● **Task instructions**: Can the data below be echoed back word for word?

========

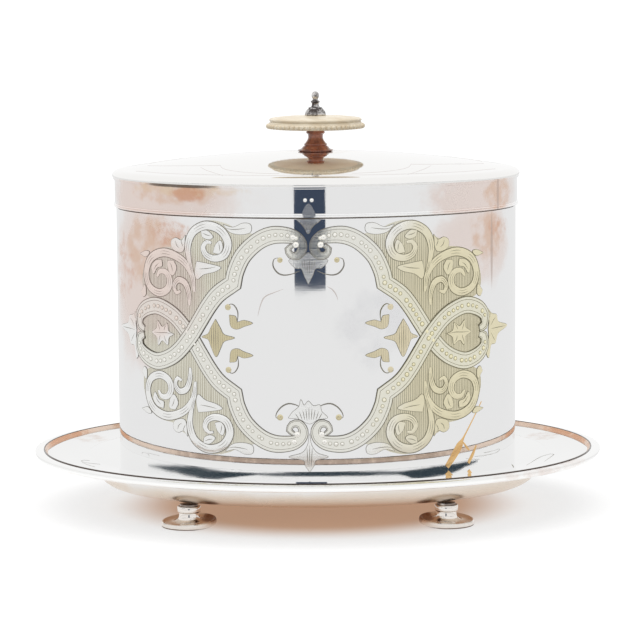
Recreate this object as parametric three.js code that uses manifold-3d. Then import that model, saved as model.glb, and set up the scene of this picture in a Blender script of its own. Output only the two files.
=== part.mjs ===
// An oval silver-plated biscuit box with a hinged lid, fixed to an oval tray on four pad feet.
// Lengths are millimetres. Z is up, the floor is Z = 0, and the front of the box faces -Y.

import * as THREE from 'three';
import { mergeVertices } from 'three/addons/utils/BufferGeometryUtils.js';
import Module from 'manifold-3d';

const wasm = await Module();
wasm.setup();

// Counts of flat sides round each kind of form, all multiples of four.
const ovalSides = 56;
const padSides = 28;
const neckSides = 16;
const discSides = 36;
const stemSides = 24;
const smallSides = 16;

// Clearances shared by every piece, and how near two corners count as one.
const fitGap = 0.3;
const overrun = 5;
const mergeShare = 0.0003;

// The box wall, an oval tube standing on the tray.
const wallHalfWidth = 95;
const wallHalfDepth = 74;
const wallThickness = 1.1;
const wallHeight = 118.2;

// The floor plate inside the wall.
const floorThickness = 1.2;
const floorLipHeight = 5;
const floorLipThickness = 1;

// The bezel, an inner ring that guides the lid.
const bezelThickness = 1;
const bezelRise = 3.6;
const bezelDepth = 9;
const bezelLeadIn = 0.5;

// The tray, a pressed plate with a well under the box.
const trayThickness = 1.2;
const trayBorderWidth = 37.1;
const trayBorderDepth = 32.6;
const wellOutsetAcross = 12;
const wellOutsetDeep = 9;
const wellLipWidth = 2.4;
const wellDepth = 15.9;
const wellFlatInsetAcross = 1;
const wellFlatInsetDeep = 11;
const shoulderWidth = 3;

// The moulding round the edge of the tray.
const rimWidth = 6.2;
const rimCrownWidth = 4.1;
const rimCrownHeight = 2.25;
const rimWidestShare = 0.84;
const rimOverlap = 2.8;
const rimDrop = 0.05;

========

● **Task response**:
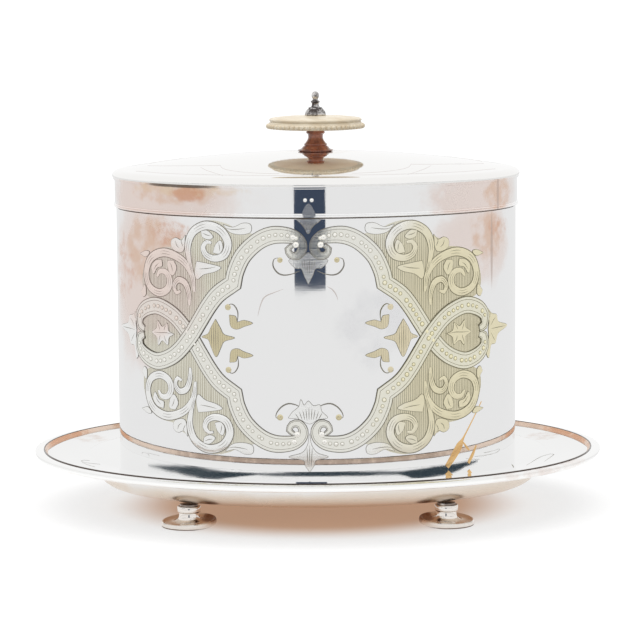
Recreate this object as parametric three.js code that uses manifold-3d. Then import that model, saved as model.glb, and set up the scene of this picture in a Blender script of its own. Output only the two files.
=== part.mjs ===
// An oval silver-plated biscuit box with a hinged lid, fixed to an oval tray on four pad feet.
// Lengths are millimetres. Z is up, the floor is Z = 0, and the front of the box faces -Y.

import * as THREE from 'three';
import { mergeVertices } from 'three/addons/utils/BufferGeometryUtils.js';
import Module from 'manifold-3d';

const wasm = await Module();
wasm.setup();

// Counts of flat sides round each kind of form, all multiples of four.
const ovalSides = 56;
const padSides = 28;
const neckSides = 16;
const discSides = 36;
const stemSides = 24;
const smallSides = 16;

// Clearances shared by every piece, and how near two corners count as one.
const fitGap = 0.3;
const overrun = 5;
const mergeShare = 0.0003;

// The box wall, an oval tube standing on the tray.
const wallHalfWidth = 95;
const wallHalfDepth = 74;
const wallThickness = 1.1;
const wallHeight = 118.2;

// The floor plate inside the wall.
const floorThickness = 1.2;
const floorLipHeight = 5;
const floorLipThickness = 1;

// The bezel, an inner ring that guides the lid.
const bezelThickness = 1;
const bezelRise = 3.6;
const bezelDepth = 9;
const bezelLeadIn = 0.5;

// The tray, a pressed plate with a well under the box.
const trayThickness = 1.2;
const trayBorderWidth = 37.1;
const trayBorderDepth = 32.6;
const wellOutsetAcross = 12;
const wellOutsetDeep = 9;
const wellLipWidth = 2.4;
const wellDepth = 15.9;
const wellFlatInsetAcross = 1;
const wellFlatInsetDeep = 11;
const shoulderWidth = 3;

// The moulding round the edge of the tray.
const rimWidth = 6.2;
const rimCrownWidth = 4.1;
const rimCrownHeight = 2.25;
const rimWidestShare = 0.84;
const rimOverlap = 2.8;
const rimDrop = 0.05;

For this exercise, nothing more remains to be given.